One of the posts in this thread is a thinly disguised insult against pirates, and probably one in particular.

As for my hard drive, the original purpose was to store a program on the disk so that one would not have to constantly use the external media. Requiring the CD circumvents this function for the hard drive, as I have to put the disk in any time I want to use the program. I see nothing immoral about removing that restriction. All I did was make my (legal) backup (that’s on the hard drive) completely functional, so I don’t risk damaging the original.

It’s pretty much the same thing as putting all your DVDs on your computer. You realize that the software that does this has to “crack” the encryption to do this, right?

I’m the biggest pirate I know. But I think the argument of “I use cracks because disks circumnavigate the purpose of my computer!” is nonsense. I don’t have a problem with you using a (illegal) crack for your (legal) backup. I just think the argument you use to justify it is silly.

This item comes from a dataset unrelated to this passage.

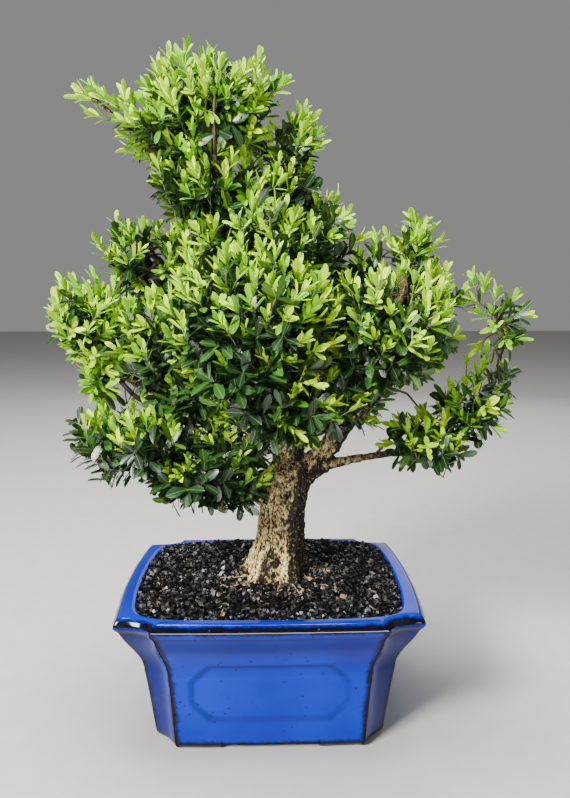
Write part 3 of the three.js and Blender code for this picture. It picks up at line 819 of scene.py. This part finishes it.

Stardock? Are these the motherfuckers who send me the “WinCustomize” magazine, and have for years, even though I absolutely do not want it, have never read it, and have repeatedly clicked “unsubscribe”?

I have never been to stardock.com, nor have I ever knowingly given them permission to send me stuff.

This is the wrong way to look at it. Stardock games have sold incredibly well and the company has made plenty of money DESPITE being heavily pirated. Of course if you offer a product with no protection a lot of people will download it for free but plenty of people will happily pay for it. More than enough to have a successful company.

Exactly. Stardock gets an enormous amount of good press from gamers, and has made it despite being a small fish in an awfully big pond. I own one of their games myself and I nearly assuredly wouldn’t have bought it if it wasn’t for their reputation.

Too many people assume that piracy equals loss. I don’t agree. If for every person who pirates your game who might have actually paid for it is replaced by a sale to someone who wouldn’t have bought because of anti-piracy measures, plus the positive publicity – you win.

Doesn’t game rental fill the gap here?